▸ **STATED EXERCISE**: Output only the lines running from the line bearing "clear_scene()" through the line bearing "and its base.", character for character.

▸ **STORED DATA**:
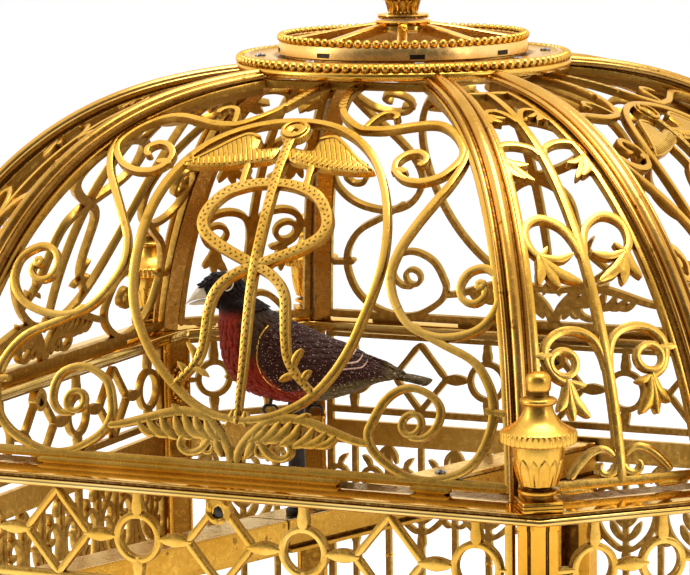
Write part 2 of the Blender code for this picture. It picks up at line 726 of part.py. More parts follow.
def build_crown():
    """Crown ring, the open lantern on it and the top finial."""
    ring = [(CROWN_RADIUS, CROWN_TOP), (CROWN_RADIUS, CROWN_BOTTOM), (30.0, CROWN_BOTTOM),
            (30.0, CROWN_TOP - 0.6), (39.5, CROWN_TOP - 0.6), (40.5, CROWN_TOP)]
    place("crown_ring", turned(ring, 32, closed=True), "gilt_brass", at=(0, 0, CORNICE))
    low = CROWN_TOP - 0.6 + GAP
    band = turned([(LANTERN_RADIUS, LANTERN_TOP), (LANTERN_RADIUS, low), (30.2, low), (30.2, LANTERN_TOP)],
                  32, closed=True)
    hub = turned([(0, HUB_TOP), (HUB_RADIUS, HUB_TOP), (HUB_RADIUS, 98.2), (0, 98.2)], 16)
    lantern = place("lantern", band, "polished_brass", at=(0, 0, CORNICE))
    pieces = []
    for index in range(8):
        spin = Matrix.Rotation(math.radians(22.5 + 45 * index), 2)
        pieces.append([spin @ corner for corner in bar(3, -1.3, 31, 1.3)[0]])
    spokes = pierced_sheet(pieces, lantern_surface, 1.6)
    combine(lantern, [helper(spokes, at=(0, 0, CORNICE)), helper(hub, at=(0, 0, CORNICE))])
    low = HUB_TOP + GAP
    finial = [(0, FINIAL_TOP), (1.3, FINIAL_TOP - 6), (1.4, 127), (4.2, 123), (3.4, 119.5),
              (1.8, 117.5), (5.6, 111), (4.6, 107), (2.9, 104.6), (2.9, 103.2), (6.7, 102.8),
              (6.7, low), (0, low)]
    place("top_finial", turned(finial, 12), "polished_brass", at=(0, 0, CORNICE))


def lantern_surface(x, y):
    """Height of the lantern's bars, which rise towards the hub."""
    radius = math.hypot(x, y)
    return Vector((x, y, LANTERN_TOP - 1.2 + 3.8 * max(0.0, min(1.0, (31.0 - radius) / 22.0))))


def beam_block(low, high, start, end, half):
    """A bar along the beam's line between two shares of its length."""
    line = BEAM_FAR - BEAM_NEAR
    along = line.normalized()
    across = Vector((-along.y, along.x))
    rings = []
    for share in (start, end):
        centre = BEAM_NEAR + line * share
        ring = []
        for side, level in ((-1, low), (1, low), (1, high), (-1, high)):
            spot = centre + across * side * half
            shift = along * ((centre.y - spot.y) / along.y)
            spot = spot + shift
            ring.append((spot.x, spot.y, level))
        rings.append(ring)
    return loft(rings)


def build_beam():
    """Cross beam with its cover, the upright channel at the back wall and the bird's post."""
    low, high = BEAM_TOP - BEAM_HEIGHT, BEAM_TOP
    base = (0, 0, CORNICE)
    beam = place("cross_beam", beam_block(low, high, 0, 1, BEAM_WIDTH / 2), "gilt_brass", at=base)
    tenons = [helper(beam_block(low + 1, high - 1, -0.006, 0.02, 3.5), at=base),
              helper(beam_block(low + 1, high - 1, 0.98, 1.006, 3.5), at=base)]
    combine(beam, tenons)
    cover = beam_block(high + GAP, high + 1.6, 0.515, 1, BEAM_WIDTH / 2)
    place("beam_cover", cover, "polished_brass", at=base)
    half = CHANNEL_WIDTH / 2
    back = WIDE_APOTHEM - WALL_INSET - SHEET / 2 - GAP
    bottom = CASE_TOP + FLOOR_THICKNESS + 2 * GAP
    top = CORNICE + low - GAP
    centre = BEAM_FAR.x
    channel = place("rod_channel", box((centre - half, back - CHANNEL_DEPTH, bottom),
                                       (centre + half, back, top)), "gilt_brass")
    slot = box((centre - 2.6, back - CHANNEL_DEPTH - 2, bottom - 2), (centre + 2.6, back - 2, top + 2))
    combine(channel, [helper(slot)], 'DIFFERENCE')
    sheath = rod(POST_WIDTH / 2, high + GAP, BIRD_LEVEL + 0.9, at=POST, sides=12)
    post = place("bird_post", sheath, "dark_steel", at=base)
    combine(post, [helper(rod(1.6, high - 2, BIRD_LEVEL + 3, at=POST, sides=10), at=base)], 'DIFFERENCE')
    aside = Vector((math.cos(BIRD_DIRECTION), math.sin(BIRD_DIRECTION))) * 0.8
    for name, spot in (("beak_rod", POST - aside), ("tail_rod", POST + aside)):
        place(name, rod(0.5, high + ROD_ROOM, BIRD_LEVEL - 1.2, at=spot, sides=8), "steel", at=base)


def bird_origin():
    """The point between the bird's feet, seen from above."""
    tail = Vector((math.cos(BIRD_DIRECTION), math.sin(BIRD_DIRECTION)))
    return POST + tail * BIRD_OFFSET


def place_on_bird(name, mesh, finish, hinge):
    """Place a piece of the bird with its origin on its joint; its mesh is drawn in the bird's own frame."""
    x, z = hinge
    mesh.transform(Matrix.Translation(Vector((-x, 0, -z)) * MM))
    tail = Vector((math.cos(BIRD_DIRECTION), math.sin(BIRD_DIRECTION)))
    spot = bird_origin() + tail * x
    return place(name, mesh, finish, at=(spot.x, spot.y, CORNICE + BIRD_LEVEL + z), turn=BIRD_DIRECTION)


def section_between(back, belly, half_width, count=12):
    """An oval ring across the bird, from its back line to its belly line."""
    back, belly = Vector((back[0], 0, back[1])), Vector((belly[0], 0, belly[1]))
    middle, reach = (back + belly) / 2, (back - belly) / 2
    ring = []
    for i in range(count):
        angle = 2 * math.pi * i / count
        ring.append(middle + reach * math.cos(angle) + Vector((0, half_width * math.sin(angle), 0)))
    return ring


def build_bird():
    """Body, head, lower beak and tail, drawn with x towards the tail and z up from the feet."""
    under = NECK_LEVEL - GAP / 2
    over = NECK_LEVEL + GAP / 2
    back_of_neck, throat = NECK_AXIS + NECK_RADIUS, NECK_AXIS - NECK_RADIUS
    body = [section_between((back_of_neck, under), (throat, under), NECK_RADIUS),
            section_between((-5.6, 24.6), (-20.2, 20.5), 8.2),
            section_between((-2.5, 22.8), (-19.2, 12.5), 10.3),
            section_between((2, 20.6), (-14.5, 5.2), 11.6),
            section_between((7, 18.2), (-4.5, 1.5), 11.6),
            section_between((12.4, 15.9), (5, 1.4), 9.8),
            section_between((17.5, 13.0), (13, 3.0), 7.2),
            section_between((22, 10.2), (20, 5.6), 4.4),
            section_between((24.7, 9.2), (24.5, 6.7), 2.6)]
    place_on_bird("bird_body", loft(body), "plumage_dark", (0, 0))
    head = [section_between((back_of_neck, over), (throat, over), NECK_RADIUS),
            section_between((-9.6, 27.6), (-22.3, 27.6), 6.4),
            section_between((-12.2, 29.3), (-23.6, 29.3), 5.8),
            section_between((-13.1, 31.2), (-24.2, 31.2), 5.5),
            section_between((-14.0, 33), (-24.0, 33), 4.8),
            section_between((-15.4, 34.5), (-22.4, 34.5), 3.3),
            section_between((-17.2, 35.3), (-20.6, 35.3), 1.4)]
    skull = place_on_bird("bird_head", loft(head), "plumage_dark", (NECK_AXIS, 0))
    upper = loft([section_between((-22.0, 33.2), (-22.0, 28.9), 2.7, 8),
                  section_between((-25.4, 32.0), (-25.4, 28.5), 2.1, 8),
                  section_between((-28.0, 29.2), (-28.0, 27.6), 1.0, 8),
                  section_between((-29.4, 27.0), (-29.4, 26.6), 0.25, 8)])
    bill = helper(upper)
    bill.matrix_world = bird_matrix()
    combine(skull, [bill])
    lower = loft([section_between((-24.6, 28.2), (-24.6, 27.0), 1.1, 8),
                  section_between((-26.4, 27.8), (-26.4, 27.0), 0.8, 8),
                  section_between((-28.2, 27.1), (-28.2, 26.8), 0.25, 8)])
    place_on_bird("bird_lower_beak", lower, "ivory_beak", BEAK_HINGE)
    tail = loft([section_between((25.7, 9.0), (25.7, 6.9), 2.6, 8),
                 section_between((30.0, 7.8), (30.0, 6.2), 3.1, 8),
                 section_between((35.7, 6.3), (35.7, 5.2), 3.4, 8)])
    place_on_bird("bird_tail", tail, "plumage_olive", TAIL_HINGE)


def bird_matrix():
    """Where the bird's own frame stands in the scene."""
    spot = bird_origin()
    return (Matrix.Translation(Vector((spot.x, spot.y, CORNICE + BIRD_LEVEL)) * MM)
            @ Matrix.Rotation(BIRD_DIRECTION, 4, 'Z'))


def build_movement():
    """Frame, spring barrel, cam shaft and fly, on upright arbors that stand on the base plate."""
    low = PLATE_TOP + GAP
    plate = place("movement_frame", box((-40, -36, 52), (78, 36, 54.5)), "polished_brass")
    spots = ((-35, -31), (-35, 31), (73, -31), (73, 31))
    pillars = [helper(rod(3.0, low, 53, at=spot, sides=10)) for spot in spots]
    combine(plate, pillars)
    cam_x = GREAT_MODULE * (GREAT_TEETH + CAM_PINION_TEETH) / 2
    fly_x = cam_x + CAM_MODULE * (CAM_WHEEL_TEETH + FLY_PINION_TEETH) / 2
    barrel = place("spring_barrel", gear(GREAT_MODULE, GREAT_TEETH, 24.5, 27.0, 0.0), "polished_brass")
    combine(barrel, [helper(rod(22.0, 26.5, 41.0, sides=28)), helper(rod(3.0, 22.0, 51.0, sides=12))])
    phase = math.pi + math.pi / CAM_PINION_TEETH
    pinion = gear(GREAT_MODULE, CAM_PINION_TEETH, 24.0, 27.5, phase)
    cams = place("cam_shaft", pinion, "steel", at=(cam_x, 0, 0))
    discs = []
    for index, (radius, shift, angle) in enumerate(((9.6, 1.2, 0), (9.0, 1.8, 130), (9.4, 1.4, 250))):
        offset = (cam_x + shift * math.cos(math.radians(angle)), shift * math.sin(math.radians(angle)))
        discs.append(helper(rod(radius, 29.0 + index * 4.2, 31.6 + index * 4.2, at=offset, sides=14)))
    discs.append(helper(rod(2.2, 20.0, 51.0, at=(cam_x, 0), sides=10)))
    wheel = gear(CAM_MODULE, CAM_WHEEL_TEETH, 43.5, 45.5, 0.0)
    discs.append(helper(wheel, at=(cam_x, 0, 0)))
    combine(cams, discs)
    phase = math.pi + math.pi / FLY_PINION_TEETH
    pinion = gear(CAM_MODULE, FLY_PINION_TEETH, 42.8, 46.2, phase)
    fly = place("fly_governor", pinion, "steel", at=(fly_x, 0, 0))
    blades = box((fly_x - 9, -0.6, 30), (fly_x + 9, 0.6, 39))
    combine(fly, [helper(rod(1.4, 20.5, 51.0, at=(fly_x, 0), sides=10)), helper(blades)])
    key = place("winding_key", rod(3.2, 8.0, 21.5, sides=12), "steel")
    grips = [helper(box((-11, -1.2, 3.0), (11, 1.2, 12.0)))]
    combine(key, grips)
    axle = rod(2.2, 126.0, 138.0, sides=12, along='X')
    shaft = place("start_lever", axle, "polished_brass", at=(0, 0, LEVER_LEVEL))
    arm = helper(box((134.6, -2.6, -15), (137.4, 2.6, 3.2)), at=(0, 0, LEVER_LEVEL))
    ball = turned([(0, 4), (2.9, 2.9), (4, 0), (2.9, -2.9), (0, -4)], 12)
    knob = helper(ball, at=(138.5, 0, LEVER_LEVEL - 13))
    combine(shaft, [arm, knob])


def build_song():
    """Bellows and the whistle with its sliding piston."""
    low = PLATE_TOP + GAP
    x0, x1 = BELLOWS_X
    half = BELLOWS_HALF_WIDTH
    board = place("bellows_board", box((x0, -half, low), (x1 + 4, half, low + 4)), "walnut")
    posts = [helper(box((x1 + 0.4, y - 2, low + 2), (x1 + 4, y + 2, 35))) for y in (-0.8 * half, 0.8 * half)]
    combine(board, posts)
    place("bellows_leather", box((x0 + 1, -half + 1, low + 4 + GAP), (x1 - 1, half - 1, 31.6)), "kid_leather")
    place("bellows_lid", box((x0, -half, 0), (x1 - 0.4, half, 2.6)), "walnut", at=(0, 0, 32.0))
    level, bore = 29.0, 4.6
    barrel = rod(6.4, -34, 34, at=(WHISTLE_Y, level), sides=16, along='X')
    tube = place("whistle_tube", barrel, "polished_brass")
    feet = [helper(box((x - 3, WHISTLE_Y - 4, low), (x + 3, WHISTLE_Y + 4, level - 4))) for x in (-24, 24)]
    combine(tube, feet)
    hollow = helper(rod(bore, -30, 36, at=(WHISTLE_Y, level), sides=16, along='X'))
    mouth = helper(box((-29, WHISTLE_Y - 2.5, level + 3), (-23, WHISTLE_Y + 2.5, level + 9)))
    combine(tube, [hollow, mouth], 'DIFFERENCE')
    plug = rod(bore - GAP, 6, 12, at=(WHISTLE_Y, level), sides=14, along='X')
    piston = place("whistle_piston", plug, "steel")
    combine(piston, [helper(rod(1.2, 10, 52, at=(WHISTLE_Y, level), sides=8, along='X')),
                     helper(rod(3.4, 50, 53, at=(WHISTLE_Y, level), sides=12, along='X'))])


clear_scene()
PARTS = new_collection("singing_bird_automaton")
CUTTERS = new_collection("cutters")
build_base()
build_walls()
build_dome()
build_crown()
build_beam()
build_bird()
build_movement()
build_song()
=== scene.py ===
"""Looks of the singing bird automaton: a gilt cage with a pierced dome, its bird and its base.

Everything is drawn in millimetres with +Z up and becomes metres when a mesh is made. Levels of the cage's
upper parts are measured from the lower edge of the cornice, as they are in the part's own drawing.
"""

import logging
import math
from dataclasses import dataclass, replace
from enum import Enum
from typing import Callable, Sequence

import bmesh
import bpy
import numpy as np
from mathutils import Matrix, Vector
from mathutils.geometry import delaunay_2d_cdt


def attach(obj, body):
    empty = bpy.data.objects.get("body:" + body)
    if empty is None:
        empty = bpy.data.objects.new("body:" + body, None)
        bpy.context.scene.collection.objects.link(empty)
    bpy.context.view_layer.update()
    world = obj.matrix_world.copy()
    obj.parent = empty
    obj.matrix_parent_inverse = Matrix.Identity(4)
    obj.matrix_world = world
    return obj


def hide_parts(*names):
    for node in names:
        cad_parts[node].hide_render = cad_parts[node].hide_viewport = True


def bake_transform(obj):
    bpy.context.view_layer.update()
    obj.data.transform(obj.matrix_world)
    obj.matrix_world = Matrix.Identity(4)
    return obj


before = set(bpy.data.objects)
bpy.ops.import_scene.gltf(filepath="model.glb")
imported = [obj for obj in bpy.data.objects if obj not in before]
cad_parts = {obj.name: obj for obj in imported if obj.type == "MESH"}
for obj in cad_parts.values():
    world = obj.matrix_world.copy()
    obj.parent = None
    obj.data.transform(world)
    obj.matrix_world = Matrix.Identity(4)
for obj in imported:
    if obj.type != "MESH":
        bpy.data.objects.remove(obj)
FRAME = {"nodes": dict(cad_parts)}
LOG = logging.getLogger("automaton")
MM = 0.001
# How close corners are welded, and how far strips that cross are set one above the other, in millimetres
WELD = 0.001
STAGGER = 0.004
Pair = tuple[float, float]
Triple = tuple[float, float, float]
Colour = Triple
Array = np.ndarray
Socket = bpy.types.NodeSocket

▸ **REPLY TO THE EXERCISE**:
clear_scene()
PARTS = new_collection("singing_bird_automaton")
CUTTERS = new_collection("cutters")
build_base()
build_walls()
build_dome()
build_crown()
build_beam()
build_bird()
build_movement()
build_song()
=== scene.py ===
"""Looks of the singing bird automaton: a gilt cage with a pierced dome, its bird and its base.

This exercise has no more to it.